What’s more, Sinha says, “Without the addition of manufacturing costs and GST, the cost of gold (based on purity) and alloys used in jewellery creation would be the only cost factor.
However, the expense of incorporating these alloys into pure gold is negligible, often amounting to little more than three percent of the value of the pure gold used in the jewellery.”
He explains this with an example:
If the price of gold is Rs 3,300 per gram then the cost of 22KT gold would be Rs 3300 X 22/24 = Rs. 3025 per gram. However, alloys are also added to make jewellery stronger. The cost of these can range between Rs 30 and Rs 60 per gram. Hence the retail price for 22 kt gold will be Rs 3025 + Rs 60 = Rs 3085 per gram.
Making charges
Costs associated with production will vary based on the specific piece of gold jewellery you want. Reason being, each ornament has its own specific cutting and polishing needs. How much attention to detail the design calls for also depends on whether it was manufactured by hand or by machine. Machine-made jewellery is often more affordable than handmade pieces.

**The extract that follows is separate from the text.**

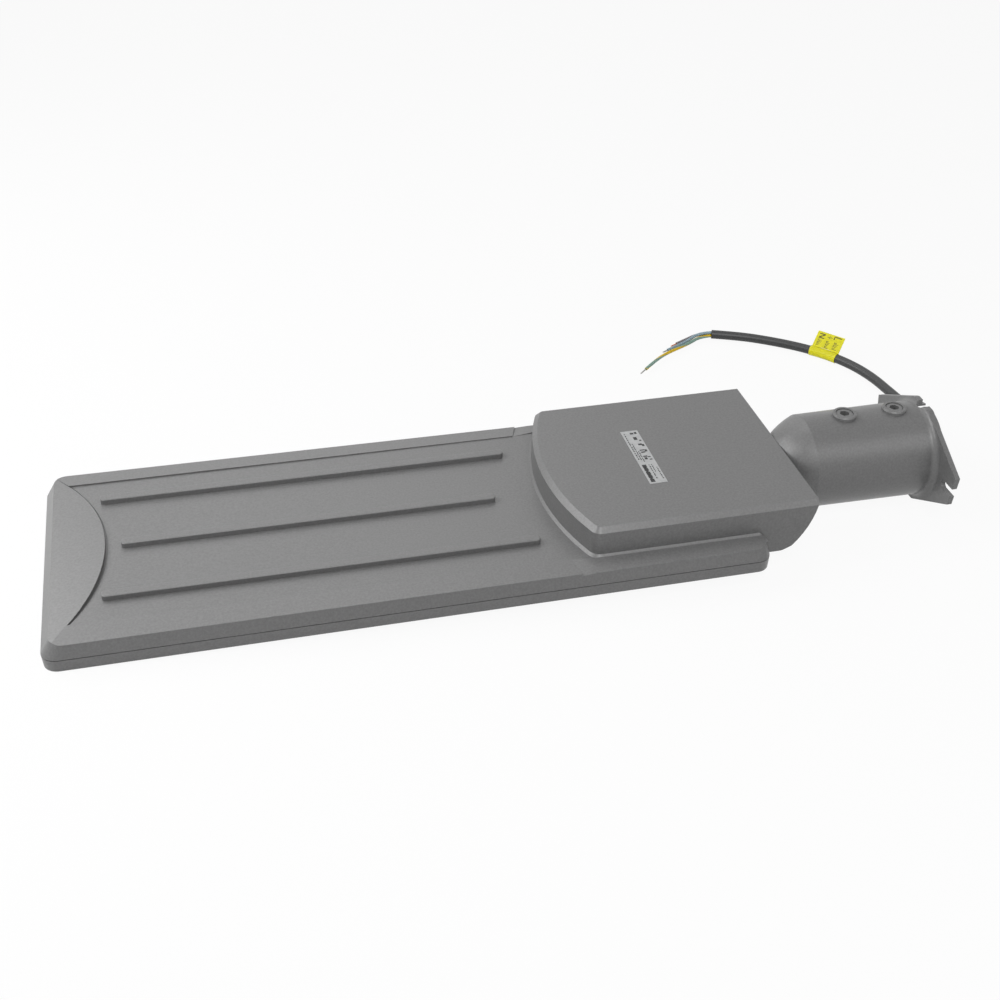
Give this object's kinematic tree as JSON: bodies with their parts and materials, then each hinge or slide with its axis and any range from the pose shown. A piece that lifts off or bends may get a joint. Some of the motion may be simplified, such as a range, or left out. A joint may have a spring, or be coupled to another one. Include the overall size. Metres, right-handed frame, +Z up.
{
  "type": "street light head",
  "caption": "Flat die-cast LED road lantern with raised bars, driver compartment, round pole socket with slotted flange, and a short stripped supply cable",
  "frame": {"origin": "centre of the pole socket's mouth, on the outer face of its flange", "axes": "+X out of the socket towards the pole, +Z up to the lamp's top side with the set screws, Y across the lamp; the light window faces -Z"},
  "size_m": [0.6522, 0.3416, 0.0726],
  "materials": {
    "cast_grey": "fine textured powder coat on die-cast aluminium",
    "screw_steel": "stainless steel",
    "label_pale": "pale printed film",
    "sheath_black": "matt rubber sheath",
    "tag_yellow": "yellow printed film flag",
    "core_brown": "PVC core insulation",
    "core_blue": "PVC core insulation",
    "core_green_yellow": "striped PVC core insulation",
    "copper": "bare copper strands",
    "tinned_copper": "tinned copper strands",
    "silicone": "silicone rubber",
    "glass": "toughened flat glass",
    "spring_steel": "spring steel",
    "board_white": "white solder mask on aluminium",
    "led_yellow": "phosphor silicone",
    "lens_clear": "clear moulded plastic",
    "case_white": "moulded plastic",
    "case_black": "moulded plastic",
    "screw_brass": "brass",
    "gland_black": "black polyamide",
    "lead_red": "insulated lead"
  },
  "bodies": {
    "root": {"upper_housing": "cast_grey", "lower_frame": "cast_grey", "set_screw_inner": "screw_steel", "set_screw_outer": "screw_steel", "rating_label": "label_pale", "supply_cable": "sheath_black", "cable_tag": "tag_yellow", "core_brown": "core_brown", "core_blue": "core_blue", "core_earth": "core_green_yellow", "copper_brown": "copper", "copper_blue": "tinned_copper", "copper_earth": "tinned_copper", "frame_gasket": "silicone", "frame_screws": "screw_steel", "glass_cover": "glass", "glass_gasket": "silicone", "glass_clips": "spring_steel", "clip_screws": "screw_steel", "led_board": "board_white", "leds": "led_yellow", "lens_sheet": "lens_clear", "board_screws": "screw_steel", "driver_case": "case_white", "roof_screws": "screw_steel", "surge_module": "case_black", "terminal_block": "case_white", "terminal_screws": "screw_steel", "earth_screw": "screw_brass", "cable_gland": "gland_black", "gland_nut": "gland_black", "breather_vent": "gland_black", "led_leads": "lead_red", "driver_leads": "lead_red", "supply_leads": "core_brown"}
  },
  "joints": []
}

According to Kulhalli, “Making charges are referred to in various ways by each jeweller. The phrase “wastage” is sometimes used, whereas “making charges” is used by certain jewellers. Both a percentage of the gold’s worth and a flat making charge per gramme are acceptable formats for making charge quotations.
At most jewellery stores, the making fee is negotiable. According to Kulhalli, this is feasible since there is no universally accepted proportion for these costs among jewellers.
Additionally, he says, “Even at the same jewellery shop, the price that the salesperson provides will differ from the discount that the store manager offers. This kind of billing does not provide the client with any clear information.
According to Sinha, “A consumer may never get to know whether they have negotiated sufficiently. Another buyer who is willing to haggle may be able to purchase the identical item for a lesser price. Sinha suggests shopping around for the best deal since the fees associated with the purchase of gold might vary somewhat from market to market. Customers benefit more from flat making charges when gold prices are rising and from percentage-based making charges when gold prices are decreasing.
BIS Standard hallmark for purity
Gold jewellery must be hallmarked to prove its authenticity and quality. The Bureau of Indian Standards (BIS) performs hallmarking as an assurance of the gold’s purity.
Gold will need to be hallmarked beginning on June 16th, 2021. Moreover, the government has updated hallmarking signs from July 1, 2021. Gold jewellery now has three markings: the BIS emblem, a purity/fineness grade, and a 6-digit, individually-generated alphanumeric number.
Kulhalli advises buyers to check four things before purchasing gold jewellery: the item’s purity, the jeweller’s return policy, the length of the guarantee, and the itemised cost.